During the elementary school years, kids also start to reach out and develop friendships. At this stage, playdates take on greater importance. Nowinski advises parents to coordinate get-togethers with their children’s friends on a regular basis and plan around their visitation schedule.
As kids reach middle school and high school, identity development and communication take on more importance. “Adolescents tend to be secretive boys and girls, so parents can falsely assume that everything’s fine,” warns Nowinski.” Ex-spouses need to be on the same page when it comes to enforcing rules such as curfews and a zero tolerance for drug and alcohol use.
As kids hit adolescence, they start to question who they are and what their future looks like. Parents should maintain an on-going dialogue with their teens about family values and what their interests are. “Who they hang out with, their peer group and their friends, helps define who they are,” Nowinski says.
Kids of all ages benefit from a stable home environment. Whenever possible, parents should try to minimize changes to their routines. Keeping the same school, friends and weekly schedule creates continuity and a sense of security for them during a turbulent time in their lives.
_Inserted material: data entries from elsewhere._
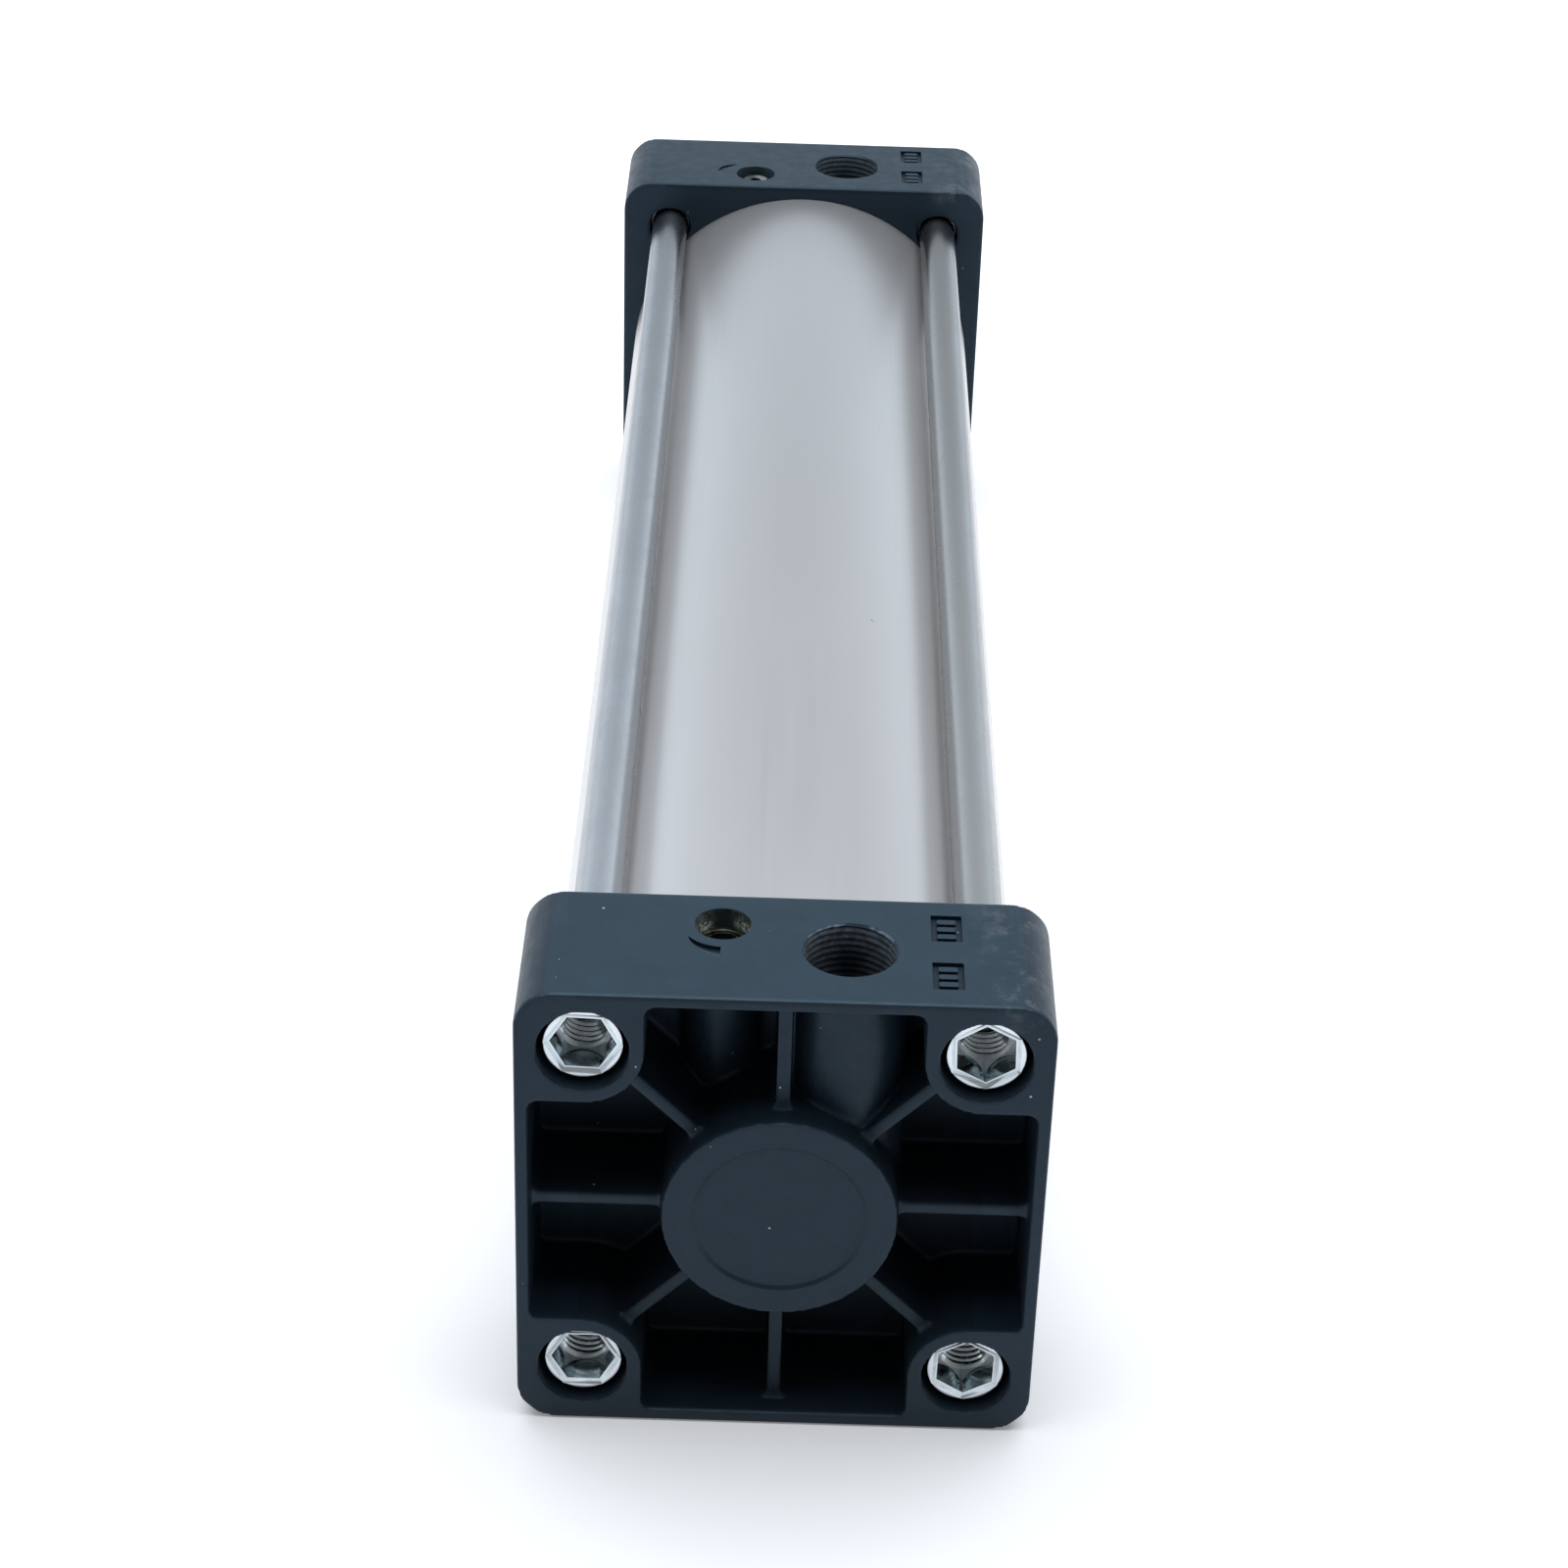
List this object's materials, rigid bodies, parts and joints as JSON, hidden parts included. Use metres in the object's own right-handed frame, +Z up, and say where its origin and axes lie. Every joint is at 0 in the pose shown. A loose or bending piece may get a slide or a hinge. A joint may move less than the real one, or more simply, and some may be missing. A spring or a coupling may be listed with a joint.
{
  "type": "pneumatic cylinder",
  "caption": "Tie-rod pneumatic cylinder with square ribbed end covers, a round alloy tube, cushioned ends and a threaded piston rod.",
  "frame": {"origin": "centre of the rear cover's outer face, on the cylinder axis", "axes": "+Y along the cylinder axis towards the rod end, +Z up out of the air ports, +X to the right seen from the rear"},
  "size_m": [0.094, 0.483, 0.094],
  "materials": {
    "cover_coating": "satin, fine cast grain",
    "tube_alloy": "satin anodised",
    "tie_rod_steel": "drawn, slightly stained",
    "zinc_plate": "bright zinc plate",
    "rod_chrome": "ground and hard chromed",
    "sleeve_steel": "turned",
    "ring_steel": "oiled spring steel",
    "piston_alloy": "turned",
    "bush_bronze": "sintered",
    "needle_brass": "turned, oily",
    "rubber": "matt",
    "guide_resin": "matt"
  },
  "bodies": {
    "barrel": {"rear_cover": "cover_coating", "front_cover": "cover_coating", "tube": "tube_alloy", "tie_rod_1": "tie_rod_steel", "tie_rod_2": "tie_rod_steel", "tie_rod_3": "tie_rod_steel", "tie_rod_4": "tie_rod_steel", "rear_tie_nuts": "zinc_plate", "front_tie_nuts": "zinc_plate", "rear_tube_o_ring": "rubber", "front_tube_o_ring": "rubber", "rod_bush": "bush_bronze", "rod_seal": "rubber", "rear_cushion_seal": "rubber", "front_cushion_seal": "rubber", "rear_needle_ring": "ring_steel", "front_needle_ring": "ring_steel"},
    "piston_seal_set": {"wear_ring": "guide_resin", "rear_piston_seal": "rubber", "front_piston_seal": "rubber"},
    "rod_assembly": {"piston_rod": "rod_chrome", "piston": "piston_alloy", "piston_o_ring": "rubber", "rear_cushion_sleeve": "sleeve_steel", "front_cushion_sleeve": "sleeve_steel", "piston_nut": "zinc_plate", "rod_lock_nut": "zinc_plate"},
    "rear_needle_seal": {"rear_needle_o_ring": "rubber"},
    "rear_needle_screw": {"rear_needle": "needle_brass"},
    "front_needle_seal": {"front_needle_o_ring": "rubber"},
    "front_needle_screw": {"front_needle": "needle_brass"}
  },
  "joints": [
    {"name": "rod_slide", "type": "slide", "parent": "barrel", "child": "piston_seal_set", "axis": [0, 1, 0], "range_m": [0, 0.3]},
    {"name": "rod_turn", "type": "hinge", "parent": "piston_seal_set", "child": "rod_assembly", "pos_m": [0, 0.054, 0], "axis": [0, 1, 0], "continuous": true},
    {"name": "rear_needle_lift", "type": "slide", "parent": "barrel", "child": "rear_needle_seal", "axis": [0, 0, 1], "range_m": [-0.00075, 0.00525]},
    {"name": "rear_needle_turn", "type": "hinge", "parent": "rear_needle_seal", "child": "rear_needle_screw", "pos_m": [-0.0115, 0.0236, 0.04], "axis": [0, 0, 1], "range_deg": [-360, 2520]},
    {"name": "front_needle_lift", "type": "slide", "parent": "barrel", "child": "front_needle_seal", "axis": [0, 0, 1], "range_m": [-0.006, 0]},
    {"name": "front_needle_turn", "type": "hinge", "parent": "front_needle_seal", "child": "front_needle_screw", "pos_m": [-0.013, 0.3846, 0.04], "axis": [0, 0, 1], "range_deg": [-2880, 0]}
  ],
  "couplings": [
    {"joint": "rear_needle_turn", "follows": "rear_needle_lift", "rad_per_m": 8377.6},
    {"joint": "front_needle_turn", "follows": "front_needle_lift", "rad_per_m": 8377.6}
  ]
}
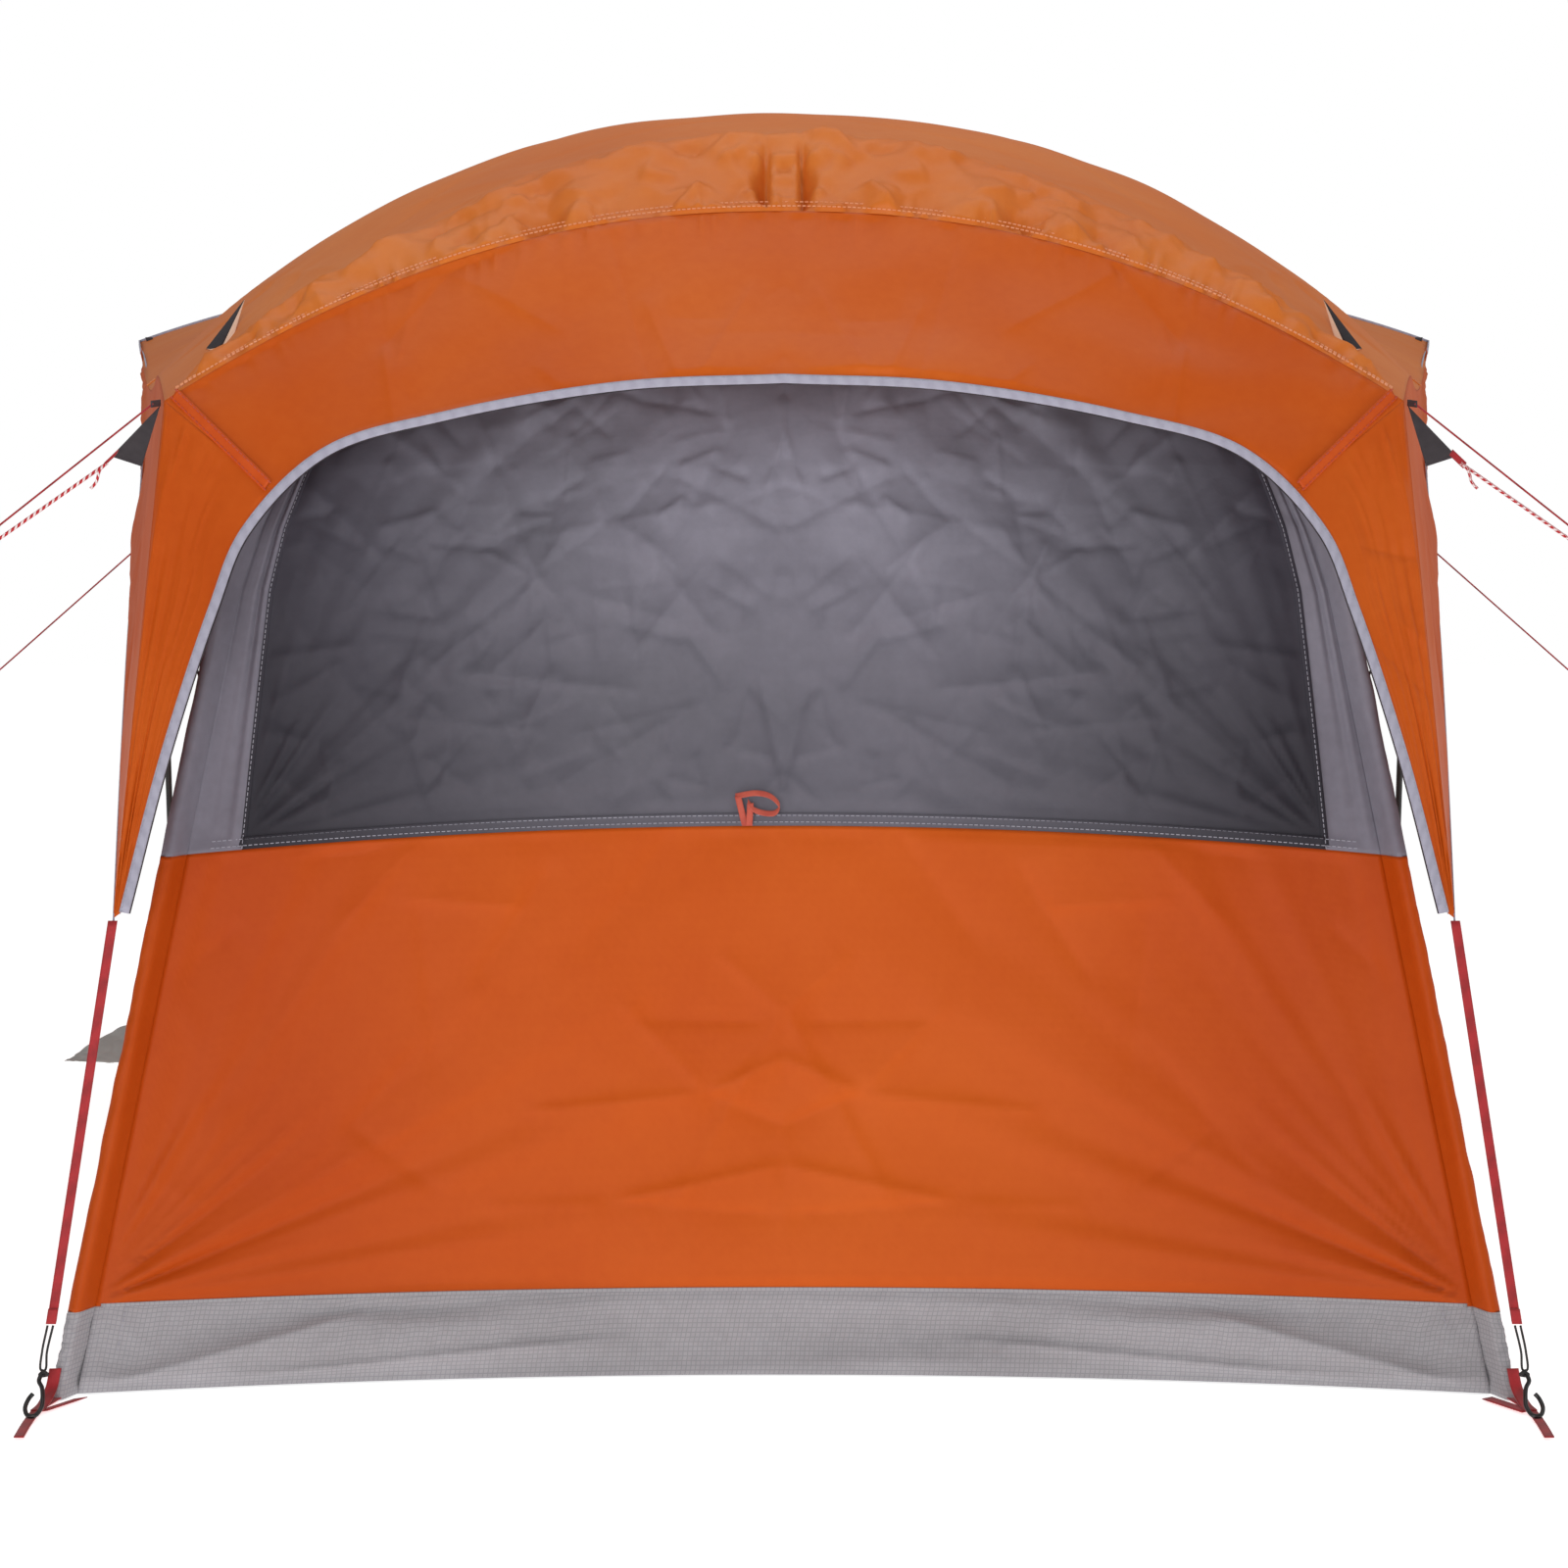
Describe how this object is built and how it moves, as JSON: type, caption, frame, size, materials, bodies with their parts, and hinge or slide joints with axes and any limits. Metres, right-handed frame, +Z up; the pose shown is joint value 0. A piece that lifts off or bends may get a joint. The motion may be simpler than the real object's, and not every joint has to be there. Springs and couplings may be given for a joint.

Some changes may be unavoidable, such as shuttling kids between two households. To minimize the stress and inconvenience, make sure they have clothes and toys in both places and a room or space they can call their own.
Maintaining rituals and holiday traditions can also provide comfort to kids. Nowinski encourages parents to continue family traditions such as celebrating birthdays or attending family gatherings during the holidays.
Open Communication and Support Help Kids Thrive
Divorce can be emotionally trying for all members of the family, but before parents can help their children, they must first take care of themselves. “One of the most important things to do when we’re under stress, and particularly for parents going through such a major life change, is to take good care of themselves emotionally, physically and spiritually …and to understand that asking for help when we need it is a sign of strength,” says Pedro-Carroll.
Aggression, social withdrawal, depression or a significant drop in school grades may indicate that children need outside help from a professional counselor. Parents should also reach out to friends, neighbors, clergy and extended family for support.
“Divorce does put children at risk for emotional and behavioral problems; however, those risks are not inevitable,” says Pedro-Carroll. “We need to remember that there are many, many children, after that initial period of adjustment, that get back on track and can be quite healthy and well-adjusted. And one of the biggest factors in how children fare over time is how their parents go about handling the family changes and the quality of the family life they put into place during and after a divorce.”
Perhaps the simplest and most powerful thing parents can do is spend one-on-one time with each of their children. Taking the time to listen to them and respond with empathy sends the message that they are valued.
Although divorce marks the end of a marriage, the parents’ responsibilities continue. When ex-spouses work together and maintain consistent rules and a nurturing, open relationship with their children, they help create a healthy, safe family life where kids feel loved and secure.